London leads way 4th February 2013

Technology, media and telecommunications companies are set to become one of the leading and most active occupier groups across Western Europe, according to research by BNP Paribas Real Estate.



In London, during the first three quarters of 2012, the TMT sector occupied 28% of the market, securing more than 1.77m sq ft. In Germany, during the first three quarters of 2012, 4.1m sq ft of office space was occupied by TMT companies.



The most popular locations were Munich, where the TMT sector occupied 23% of the market, securing more than 1.3m sq ft, and Düsseldorf, where the TMT sector occupied 22% of the market, securing more than 0.5m sq ft. Within the Ile-de-France region, which includes Paris, the TMT sector occupied 5% of the 20,000 sq ft plus market during the same period of 2012, securing more than 495,139 sq ft. However, a large amount of TMT companies are start-ups, so much of the smaller space will also be occupied by this sector.

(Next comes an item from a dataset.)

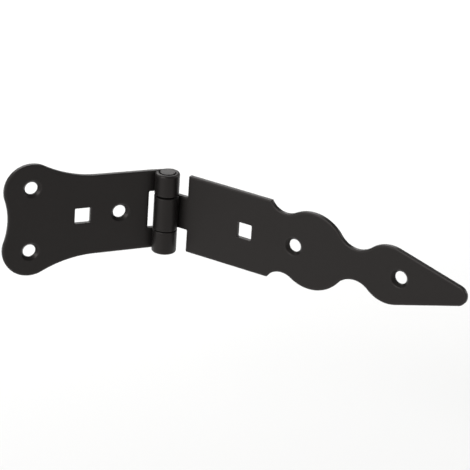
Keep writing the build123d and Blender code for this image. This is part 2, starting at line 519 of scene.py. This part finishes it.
def fixedLeafOutline(leaf):
    lobe, radius, tall = leaf["lobe"], leaf["lobeRadius"], leaf["width"] / 2
    lean = math.atan(leaf["sideRise"])
    side, outward = Vector((math.cos(lean), math.sin(lean))), Vector((-math.sin(lean), math.cos(lean)))
    fromLobe = Vector((0, tall)) + outward * leaf["sweepRadius"] - Vector(lobe)
    along = fromLobe.dot(side)
    reach = leaf["sweepRadius"] + radius
    run = -along - math.sqrt(along ** 2 - fromLobe.length_squared + reach ** 2)
    sweep = tuple(Vector(lobe) + fromLobe + side * run)
    hollow = (lobe[0] + math.sqrt((leaf["endRadius"] + radius) ** 2 - lobe[1] ** 2), 0.0)
    start, end = heading(lobe, sweep), heading(lobe, hollow)
    middle = (start + end) / 2
    upper = [(0.0, tall)]
    upper += arc(sweep, leaf["sweepRadius"], math.degrees(lean) - 90, heading(sweep, lobe), 1.5)
    upper += arc(lobe, radius, start, middle, 3) + arc(lobe, radius, middle, end, 3)
    upper += arc(hollow, leaf["endRadius"], heading(hollow, lobe), 180, 1.5)
    upperTab, lowerTab = [tabOutline(leaf, split, tall) for split in leaf["splits"]]
    lower = [(u, -z) for u, z in lowerTab + upper]
    return withSteps(lower + (upperTab + upper)[::-1])


def fixedLeafEase(u, z):
    onPlate = ramp(u, edge["rampFrom"], edge["rampTo"])
    if abs(z) < (fixedLeaf["slotHalf"] + fixedLeaf["width"] / 2) / 2:
        inner, outer, front = knuckleEdge["jointInner"], knuckleEdge["jointOuter"], edge["slot"]
    elif z > 0:
        inner, outer, front = knuckleEdge["topInner"], knuckleEdge["topOuter"], edge["front"]
    else:
        inner, outer, front = knuckleEdge["bottomInner"], knuckleEdge["bottomOuter"], edge["front"]
    spread = 1 + (edge["spread"] - 1) * onPlate
    return inner + (front - inner) * onPlate, outer + (edge["back"] - outer) * onPlate, spread


def fixedLeafLift(u, z):
    # the knuckles' outer ends stand a little proud of the leaf
    share = (abs(z) - fixedLeaf["slotHalf"]) / (fixedLeaf["width"] / 2 - fixedLeaf["slotHalf"])
    rolledIn = ramp(-u, barrel["liftFrom"], barrel["liftTo"])
    return math.copysign(1, z) * barrel["topLift"] * max(0.0, share) * rolledIn


fixed = makeBlank("fixedLeaf", fixedLeafOutline(fixedLeaf), fixedLeafEase, fixedLeafLift,
                  fixedLeaf)
throughTree(fixed, rollTree, rollInputs)
setInPlace(fixed, Matrix.Diagonal((-mm, mm, mm, 1)))
hand(fixed, "fixed_side", "fixed_leaf")


# strap leaf

strapLeaf = {
    "width": 35.0, "shoulders": (8.5, 8.85), "knuckleHalf": 7.5, "knuckleLift": 0.05, "corner": 0.45,
    "cornerAt": 49.35, "cornerHollow": 8.5, "round": (69.95, 0.0), "roundRadius": 17.25,
    "neckHollow": 9.95, "spear": (107.3, -1.4), "spearRadius": 14.35, "tip": (138.85, 0.0),
    "tipRadius": 4.45, "screws": ((61.6, 0.0), (112.35, 0.0)), "bolts": (37.25,), "fold": 52.6,
}


def strapLeafOutline(leaf):
    corner = (leaf["cornerAt"], leaf["width"] / 2)
    disc, spear, tip = leaf["round"], leaf["spear"], leaf["tip"]
    first = touchingCentre(corner, 0, disc, leaf["roundRadius"], leaf["cornerHollow"])
    neck = touchingCentre(disc, leaf["roundRadius"], spear, leaf["spearRadius"], leaf["neckHollow"])
    lean = math.degrees(math.acos((leaf["spearRadius"] - leaf["tipRadius"]) / math.dist(spear, tip)))
    side = heading(spear, tip) + lean
    upper = arc(first, leaf["cornerHollow"], heading(first, corner), heading(first, disc))
    upper += arc(disc, leaf["roundRadius"], heading(disc, first), heading(disc, neck), 3)
    upper += arc(neck, leaf["neckHollow"], heading(neck, disc), heading(neck, spear))
    upper += arc(spear, leaf["spearRadius"], heading(spear, neck), side, 3)
    upper += arc(tip, leaf["tipRadius"], side, 0, 6)
    lower = [(u, -z) for u, z in upper]
    low, high = [leaf["knuckleLift"] + way * leaf["knuckleHalf"] for way in (-1, 1)]
    top, bottom = leaf["shoulders"]
    tab = [(top, corner[1]), (top, high), (-tabLength, high), (-tabLength, low), (bottom, low)]
    return withSteps([(bottom, -corner[1])] + lower + upper[::-1] + tab)


def strapLeafEase(u, z):
    onPlate = ramp(u, edge["rampFrom"], edge["rampTo"])
    inner, outer = knuckleEdge["jointInner"], knuckleEdge["jointOuter"]
    spread = 1 + (edge["spread"] - 1) * onPlate
    return inner + (edge["front"] - inner) * onPlate, outer + (edge["back"] - outer) * onPlate, spread


def strapLeafLift(u, z):
    # the middle knuckle is cut to length between the outer two, so nothing stands proud
    return 0.0


strap = makeBlank("strapLeaf", strapLeafOutline(strapLeaf), strapLeafEase, strapLeafLift,
                  strapLeaf)
throughTree(strap, rollTree, rollInputs)
swing = Matrix.Rotation(-math.radians(strapLeaf["fold"]), 4, "Z")
setInPlace(strap, swing @ Matrix.Diagonal((mm, mm, mm, 1)))
hand(strap, "strap_side", "strap_leaf")


# pin

pin = {"radius": 3.25, "top": 18.35, "bottom": 19.0, "ease": 0.14, "chamfer": 0.35, "facets": 64}


def pinSection():
    # half section from the bottom up: (radius, height, how bare the coat is)
    radius, top, bottom, ease = pin["radius"], pin["top"], -pin["bottom"], pin["ease"]
    flat = radius - pin["chamfer"]
    return [
        (0.0, bottom, 0.0),
        (flat - ease * 4, bottom, 0.0),
        (flat - ease, bottom, 0.2),
        (flat + ease * 0.4, bottom + ease * 0.4, 0.9),
        (radius - ease * 0.4, bottom + pin["chamfer"] - ease * 0.4, 0.9),
        (radius, bottom + pin["chamfer"] + ease, 0.2),
        (radius, 0.0, 0.0),
        (radius, top - ease * 3, 0.0),
        (radius, top - ease, 0.5),
        (radius - ease * 0.3, top - ease * 0.3, 1.0),
        (radius - ease, top, 0.5),
        (radius - ease * 3, top - ease * 0.1, 0.1),
        (radius * 0.4, top - ease * 0.3, 0.0),
        (0.0, top - ease * 0.3, 0.0),
    ]


def makePin():
    bm = bmesh.new()
    bare = bm.verts.layers.float.new("bareCoat")
    count = pin["facets"]
    rings = []
    for radius, z, bareness in pinSection():
        ring = []
        for i in range(count):
            a = 2 * math.pi * i / count
            ring.append((radius * math.cos(a), radius * math.sin(a), z, bareness))
        rings.append(ring)
    addRings(bm, rings, bare)
    bmesh.ops.remove_doubles(bm, verts=bm.verts[:], dist=weldDistance)
    bmesh.ops.recalc_face_normals(bm, faces=bm.faces[:])
    for face in bm.faces:
        face.smooth = True
    mesh = bpy.data.meshes.new("hingePin")
    bm.to_mesh(mesh)
    bm.free()
    mesh.materials.append(coatMaterial)
    piece = bpy.data.objects.new("hingePin", mesh)
    bpy.context.scene.collection.objects.link(piece)
    setInPlace(piece, Matrix.Diagonal((mm, mm, mm, 1)))
    return piece


pinPiece = makePin()
hand(pinPiece, "fixed_side", "hinge_pin")
print("pieces made")


# floor, light and camera

studio = {"floorDrop": 0.13, "floorSize": 6.0, "floorColour": (0.9, 0.9, 0.895),
          "floorRoughness": 0.9, "floorSpecular": 0.1, "worldStrength": 0.3}


def makeFloor():
    low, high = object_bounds()
    mesh = bpy.data.meshes.new("floor")
    half, z = studio["floorSize"] / 2, low[2] - studio["floorDrop"]
    corners = [(-half, -half, z), (half, -half, z), (half, half, z), (-half, half, z)]
    mesh.from_pydata(corners, [], [(0, 1, 2, 3)])
    floor = bpy.data.objects.new("floor", mesh)
    bpy.context.scene.collection.objects.link(floor)
    material = bpy.data.materials.new("palePaper")
    material.use_nodes = True
    shader = material.node_tree.nodes["Principled BSDF"]
    shader.inputs["Base Color"].default_value = (*studio["floorColour"], 1)
    shader.inputs["Roughness"].default_value = studio["floorRoughness"]
    shader.inputs["Specular IOR Level"].default_value = studio["floorSpecular"]
    mesh.materials.append(material)


softboxes = {
    "backBox": {"place": (-0.08, 1.08, 1.04), "size": (1.8, 0.9), "radiance": 4.2},
    "leftBox": {"place": (-2.2, -1.1, 1.05), "size": (1.5, 1.5), "radiance": 5.5},
    "rightBox": {"place": (1.3, -0.1, 0.38), "size": (0.5, 0.5), "radiance": 4.0},
}


def makeSoftbox(name, place, size, radiance):
    # a soft rectangular lamp that faces the pin
    light = bpy.data.lights.new(name, "AREA")
    light.shape = "RECTANGLE"
    light.size, light.size_y = size
    light.energy = radiance * math.pi * size[0] * size[1]
    lamp = bpy.data.objects.new(name, light)
    bpy.context.scene.collection.objects.link(lamp)
    lamp.location = place
    lamp.rotation_euler = (-Vector(place)).to_track_quat("-Z", "Y").to_euler()
    lamp.visible_camera = False


def makeWorld():
    world = bpy.data.worlds.new("studio")
    bpy.context.scene.world = world
    world.use_nodes = True
    world.node_tree.nodes["Background"].inputs[0].default_value = (1, 1, 1, 1)
    world.node_tree.nodes["Background"].inputs[1].default_value = studio["worldStrength"]


camera = {"aim": (0.027027, -0.013596, -0.007869), "distance": 1.28, "azimuth": 22.193,
          "elevation": 23.740, "roll": 3.681, "lens": 229.589, "sensor": 36.0, "clip": (0.05, 30)}


def makeCamera():
    data = bpy.data.cameras.new("camera")
    data.sensor_fit = "HORIZONTAL"
    data.sensor_width = camera["sensor"]
    data.lens = camera["lens"]
    data.clip_start, data.clip_end = camera["clip"]
    eye = bpy.data.objects.new("camera", data)
    bpy.context.scene.collection.objects.link(eye)
    turn = Matrix.Rotation(-math.radians(camera["azimuth"]), 4, "Z")
    tilt = Matrix.Rotation(math.radians(90 - camera["elevation"]), 4, "X")
    roll = Matrix.Rotation(math.radians(camera["roll"]), 4, "Z")
    back = Matrix.Translation((0, 0, camera["distance"]))
    eye.matrix_world = Matrix.Translation(camera["aim"]) @ turn @ tilt @ roll @ back
    bpy.context.scene.camera = eye


makeFloor()
makeWorld()
for name, box in softboxes.items():
    makeSoftbox(name, box["place"], box["size"], box["radiance"])
makeCamera()
bpy.context.scene.view_settings.view_transform = "Standard"
print("studio ready")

Looking ahead, the sector is set to continue to grow; with 54% of London TMT firms expecting to increase headcount over the next three years, which translates to an additional 1.2m sq ft of demand above what the sector’s current average take-up through churn – equivalent to two Shard Towers (the tallest building in Western Europe). In total, TMT sector UK office take-up is forecast to reach 4.65m sq ft by the end of 2014 - equivalent to eight Shards.

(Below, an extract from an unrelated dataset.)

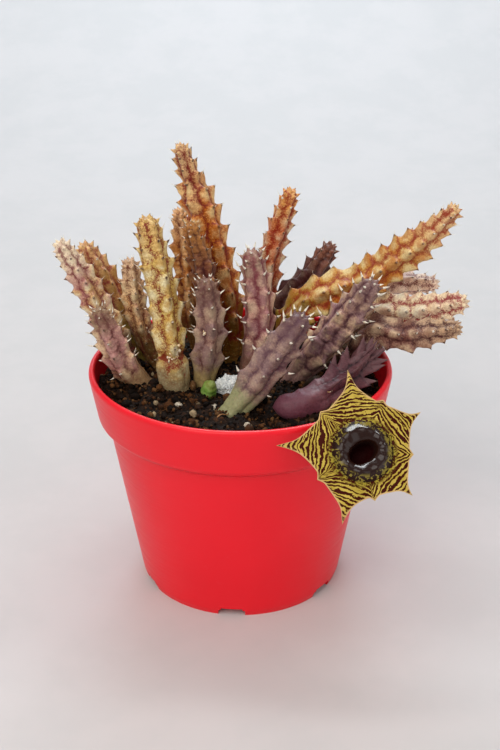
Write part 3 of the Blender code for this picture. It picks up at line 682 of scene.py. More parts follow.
def girth(name, s, length):
    """Radius over the ribs at arc length s."""
    stem = STEMS[name]
    f = np.maximum(s, 0) / length
    if name == LYING:
        share = np.interp(s, (0, 1.2, 3.5, 9, length * 0.75, length), (0.42, 0.7, 0.9, 1, 0.95, stem.tip))
    elif name in SHOOTS:
        share = np.interp(f, (0, 0.5, 0.85, 1), (0.85, 1, 0.85, stem.tip))
    else:
        foot = (0.95, 1.08) if name == SWOLLEN else (0.74, 0.82)
        share = np.interp(f, (0, 0.1, 0.3, 0.78, 1), (*foot, 1, 0.93, stem.tip))
    if stem.pause:
        share = share * (1 - PAUSE_DEPTH * np.exp(-((f - stem.pause) / 0.035) ** 2))
        if name == "stem_tall":
            share = share * (1 - PAUSE_DEPTH * ease(f, stem.pause - 0.01, stem.pause + 0.01))
    return stem.radius * share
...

According to the research, London was ranked by TMT professionals as the world’s second most important TMT centre behind New York, but ahead of Los Angeles, Paris, Hong Kong, Berlin and the Silicon Valley. BNP Paribas Real Estate’s MD of Central London, Dan Bayley said: “The growth in the significance of TMT in Europe is set to further increase.

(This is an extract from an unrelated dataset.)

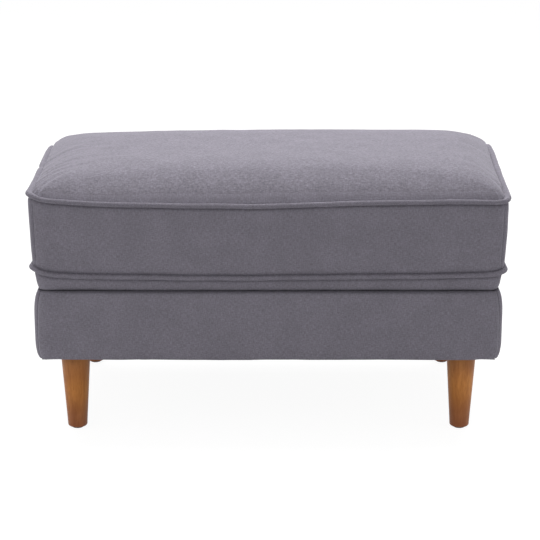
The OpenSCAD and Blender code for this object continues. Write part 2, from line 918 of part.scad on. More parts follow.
// Flat tab with a window that goes round the arch and a hole near its end
module zip_pull() {
    window_h = arch_w + 0.7;
    window_end = arch_in + arch_t + 2;
    end_r = pull_w / 2;
    color(steel_color)
        translate([slider_x, pin_y, zip_z]) {
            cylinder(r = pin_r, h = pull_w, center = true);
            rotate([-90, 0, 0])
                linear_extrude(pull_t, center = true)
                    difference() {
                        union() {
                            translate([-pull_len + end_r, -pull_w / 2])
                                square([pull_len - end_r, pull_w]);
                            translate([-pull_len + end_r, 0])
                                circle(end_r);
                        }
                        translate([-window_end, -window_h / 2])
                            square([window_end - pin_r + 0.1, window_h]);
                        translate([-pin_r + 0.1, -window_h / 2])
                            square([pin_r, window_h]);
                        translate([-pull_len + end_r, 0])
                            circle(1.6);
                    }
        }
}

front_rail();
rear_rail();
left_rail();
right_rail();
centre_stretcher();
rail_dowels();
corner_block([-1, -1]);  // corner_block_front_left
corner_block([1, -1]);  // corner_block_front_right
corner_block([-1, 1]);  // corner_block_rear_left
corner_block([1, 1]);  // corner_block_rear_right
block_screws();
leg([-1, -1]);  // leg_front_left
leg([1, -1]);  // leg_front_right
leg([-1, 1]);  // leg_rear_left
leg([1, 1]);  // leg_rear_right
glide([-1, -1]);  // glide_front_left
glide([1, -1]);  // glide_front_right
glide([-1, 1]);  // glide_rear_left
glide([1, 1]);  // glide_rear_right
hanger_bolts();
tee_nuts();
sinuous_spring(-2);  // spring_1
sinuous_spring(-1);  // spring_2
sinuous_spring(0);  // spring_3
sinuous_spring(1);  // spring_4
sinuous_spring(2);  // spring_5
spring_clips();
spring_felt();
deck_foam();
deck_cloth();
padding(front);  // padding_front
padding(back);  // padding_rear
padding(left);  // padding_left
padding(right);  // padding_right
base_cover(front);  // base_cover_front
base_cover(back);  // base_cover_rear
base_cover(left);  // base_cover_left
base_cover(right);  // base_cover_right
dust_cover();
cushion_foam();
cushion_fibre_top();
cushion_fibre_bottom();
cushion_top_panel();
cushion_bottom_panel();
boxing(front);  // boxing_front
boxing(left);  // boxing_left
boxing(right);  // boxing_right
boxing_strip(1);  // boxing_rear_upper
boxing_strip(-1);  // boxing_rear_lower
welt_upper();
welt_lower();
zip_tape(1);  // zip_tape_upper
zip_tape(-1);  // zip_tape_lower
zip_coil();
zip_stops();
zip_slider();
zip_pull();
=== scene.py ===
import json
import math

import bmesh
import bpy
from mathutils import Matrix, Vector, noise
from mathutils.bvhtree import BVHTree


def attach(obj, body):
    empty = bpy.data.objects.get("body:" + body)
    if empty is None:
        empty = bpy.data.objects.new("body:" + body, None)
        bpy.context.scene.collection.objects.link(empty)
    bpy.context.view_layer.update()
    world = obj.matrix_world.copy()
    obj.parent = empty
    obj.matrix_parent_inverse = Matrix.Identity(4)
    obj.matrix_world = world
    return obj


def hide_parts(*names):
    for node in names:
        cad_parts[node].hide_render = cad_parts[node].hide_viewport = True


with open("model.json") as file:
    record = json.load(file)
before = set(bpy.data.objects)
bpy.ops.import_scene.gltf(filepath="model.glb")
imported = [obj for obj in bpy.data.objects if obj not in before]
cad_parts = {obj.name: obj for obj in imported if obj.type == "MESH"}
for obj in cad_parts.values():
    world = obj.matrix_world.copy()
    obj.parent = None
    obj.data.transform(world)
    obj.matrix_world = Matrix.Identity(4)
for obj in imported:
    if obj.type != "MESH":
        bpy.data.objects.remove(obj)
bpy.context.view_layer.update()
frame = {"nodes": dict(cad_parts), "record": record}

nodes = frame["nodes"]
mm = 0.001
scene = bpy.context.scene
print("frame loaded:", len(nodes), "nodes")


# Materials

def colour(code):
    channels = [int(code[i:i + 2], 16) / 255 for i in (1, 3, 5)]
    return [c / 12.92 if c <= 0.04045 else ((c + 0.055) / 1.055) ** 2.4 for c in channels] + [1]


def addNode(tree, kind, settings=None, **links):
    node = tree.nodes.new("ShaderNode" + kind)
    for name, value in (settings or {}).items():
        if name in node.inputs:
            node.inputs[name].default_value = value
        else:
            setattr(node, name, value)
    for name, source in links.items():
        key = int(name[2:]) if name.startswith("in") else name.replace("_", " ")
        tree.links.new(source, node.inputs[key])
    return node


def newMaterial(name, **constants):
    material = bpy.data.materials.new(name)
    material.use_nodes = True
    tree = material.node_tree
    shader = tree.nodes["Principled BSDF"]
    for key, value in constants.items():
        shader.inputs[key.replace("_", " ")].default_value = value
    return material, tree, shader


def objectMillimetres(tree, **stretch):
    place = addNode(tree, "TexCoord")
    scale = [stretch.get(axis, 1) / mm for axis in "xyz"]
    return addNode(tree, "Mapping", {"Scale": scale}, Vector=place.outputs["Object"]), place


def ramp(tree, source, stops):
    node = addNode(tree, "ValToRGB", in0=source)
    elements = node.color_ramp.elements
    while len(elements) < len(stops):
        elements.new(0.5)
    for element, (at, code) in zip(elements, stops):
        element.position = at
        element.color = colour(code)
    return node.outputs["Color"]


def maths(tree, operation, a, b=None):
    node = addNode(tree, "Math", {"operation": operation})
    for index, value in enumerate((a, b)):
        if isinstance(value, (int, float)):
            node.inputs[index].default_value = value
        elif value is not None:
            tree.links.new(value, node.inputs[index])
    return node.outputs[0]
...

This is good news, as TMT companies step up to fill part of the gap left by financial services firms. “Interestingly, the research shows how this key occupier group identifies with emerging locations / satellite markets within London and Paris, as they tend to base themselves within flexible, edgy and modern office space. However, elsewhere in Europe locational preference varies but the preference is still for buildings, particularly in Spain and Italy, that are good value and well-connected both in physical transport and telephony terms.”